Impossible to use for proprietary software you distribute. So you can write internal software, and only need to share the source with yourself.


Probably more poignantly, it's not usable for open source projects that want to distribute their stuff under a license that's more permissive than the AGPL.

Which I'm guessing is intentional.


Well, it only prevents distributing binaries. You could still do source only distribution.


Actually seems the author might be a bit confused about link exceptions:

"Linux’s license doesn’t extend to user space and I want that aspect to work the same for Loko."

Sounds like they really want something closer to gcc/glibc licensing.

Not quite sure if they really want to close the "proprietary fork running as compiler-as-a-service in the cloud"-hole that using the AGPL (with link exception) would close, though.


Linux kernel has some uapi headers which are usually (transitively) incorporated into your programs by the libc you use. The exception covers this code.


Right, the author might not be aware of:

https://github.com/torvalds/linux/blob/master/Documentation/...

"The Linux Kernel is provided under the terms of the GNU General Public License version 2 only (GPL-2.0), as provided in LICENSES/preferred/GPL-2.0, with an explicit syscall exception described in LICENSES/exceptions/Linux-syscall-note, as described in the COPYING file."

In other words, the Linux kernel isn't pure gplv2, but comes with an exception in order to allow linking.


The compiled program.

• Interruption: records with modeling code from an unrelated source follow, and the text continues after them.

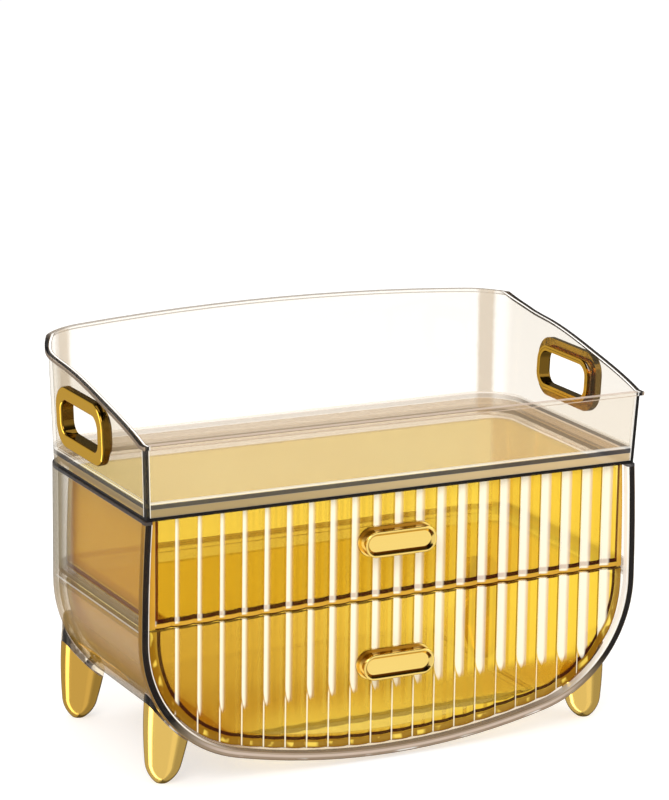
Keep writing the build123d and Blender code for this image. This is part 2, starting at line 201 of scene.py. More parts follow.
# A painted line is its colour, how opaque it is and the limits between which it lies: two for a ramp
# from 0 to 1, or a band's two and how soft its ends are. Limits are millimetres, or a share of 1 along
# a normal, a noise or an edge's sharpness.
def paint(recipe, look, layers, base=(1.0, 1.0, 1.0), cover=0.0):
    # Lays each line over the ones before it: its name, a mask, and what its limits are measured along
    color = base
    for name, mask, *along in layers:
        lineColor, opacity, *limits = look[name]
        for measure in along:
            mask = mask * measure.within(*limits)
        color = recipe.mixColor(mask, color, lineColor)
        cover = mask * (opacity - cover) + cover
    return color, cover


# Clear plastic, with a faint champagne tint
clearPlastic = {
    "tint": (0.975, 0.957, 0.925),
    "roughness": 0.03,
    "specular": 0.05,
    "gloss": 0.015,                      # mirror share when seen straight on
    "grazing": 0.4,                      # and what it gains towards grazing
    "paintedGlow": 0.16,                        # painted glow: emission on the painted lines, standing in for light that bounces about inside them
    "skirting": (tone(116, 94, 50), 0.55, 0.80, 0.97),    # painted on walls seen along their face
    "edgeRadius": 0.0009,                # metres
}
# Tones of the painted shade lines, the painted shade veil and the painted glints that stand in for what
# refraction and reflection show on clear plastic
clearTones = {
    "dark": tone(26, 24, 24),
    "slate": tone(62, 60, 62),
    "brown": tone(96, 74, 48),
    "champagne": tone(194, 172, 134),
    "pink": tone(206, 187, 172),
    "taupe": tone(160, 140, 120),
    "shadeVeil": tone(150, 137, 108),
    "ledge": tone(150, 128, 96),
    "glint": (1.0, 0.985, 0.95),
}


def glassy(recipe, plastic, color, cover):
    # A mirror coat that grows towards grazing, and the painted lines on the clear body, which carry a
    # painted glow
    facing = recipe.node("ShaderNodeLayerWeight", output="Facing")
    squared = facing * facing
    coat = squared * squared * facing * plastic["grazing"] + plastic["gloss"]
    skirtingColor, opacity, *limits = plastic["skirting"]
    skirting = facing.ramp(*limits) * opacity
    color = recipe.mixColor(skirting, color, skirtingColor)
    cover = skirting.greater(cover)
    shine = recipe.node("ShaderNodeBsdfPrincipled", None, {
        "Base Color": color,
        "Metallic": coat / (coat + cover),
        "Roughness": plastic["roughness"],
        "Emission Color": recipe.mixColor(cover, (0.0, 0.0, 0.0), color),
        "Emission Strength": plastic["paintedGlow"],
        "Specular IOR Level": plastic["specular"],
    })
    clear = recipe.node("ShaderNodeBsdfTransparent", None, {"Color": plastic["tint"]})
    recipe.finish(recipe.node("ShaderNodeMixShader", None, {0: coat.greater(cover), 1: clear, 2: shine}))


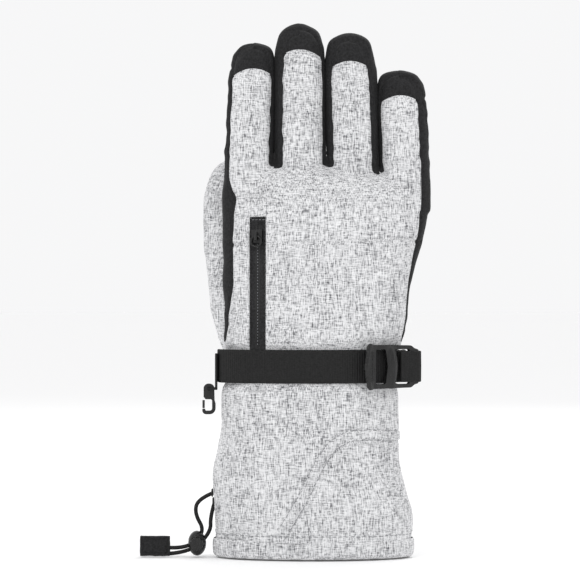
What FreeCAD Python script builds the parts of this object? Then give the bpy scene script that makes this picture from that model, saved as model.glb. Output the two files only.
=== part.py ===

So you could give users the compiler (under AGPL) and source code to your program under a proprietary license. But you probably wouldn't, I guess.

Any compiled artifacts would need to be distributed (if they are distributed) under AGPL.

I'm a fan of Free software, but much prefer GPL/LGPL for compilers and runtimes/standard libraries.


It depends. . . if the compiled program is 100% compiler output, then it's fine. If the compiled program ends up including bits of library code that ships with the compiler, then, in the absence of special exceptions, the output will also need to be AGPL-licensed.

That's exactly why, for example, LLVM ships with a modified version of the Apache license: http://llvm.org/foundation/relicensing/LICENSE.txt (see the bottom)


I'm having trouble seeing how this won't incorporate a substantial runtime in all builds? It's a full scheme system...


All of my software that is not brief and trivial and so benefiting from it is licensed under the AGPLv3, although I don't use the or any later versions clause, as I don't trust licenses that have yet to be written, and the recent events make me feel all the superior for not having done so. I'm glad to see more AGPLv3 software. My opinion on a batch compiler is different from my opinion on an interactive environment and I'll share a method on how to make money with the AGPLv3:

For a batch compiler, that is a language that doesn't need the compiler to run, write an AGPLv3 compiler without a linking exception and then demand sufficient funds be raised to release a version with the linking exception. This is then a way to write a Free Software compiler and still demand money for it, for many to actually want to use it. I wouldn't license something such as a Lisp compiler with the exception, however, as the implementation generally exists with the program and that removes some advantages of it being AGPLv3. Fortunately, it seems the author has used the AGPLv3 and any desired exception uses vague language not in the license, so it's legally irrelevant. I'd find it best if there were no exception for this program, but it's not my decision.

In closing, this has made me want again to write my own Scheme implementation, so perhaps I'll do that at some point soon.


I had a similar idea with it starting dual-licensed so I could straight-up sell it to companies. Optionally use a more permissive license if it hit a certain total. Each new version is done the same way so upgrades on the more-permissive version still get paid for. Plus, the "get what you pay for" companies might only buy a proprietary version.


Sounds like a very interesting project, but actually I belong to the crowd who would close the tab basically after reading the second paragraph. Which is a pity, because this sounds like an implementation which could be very nice.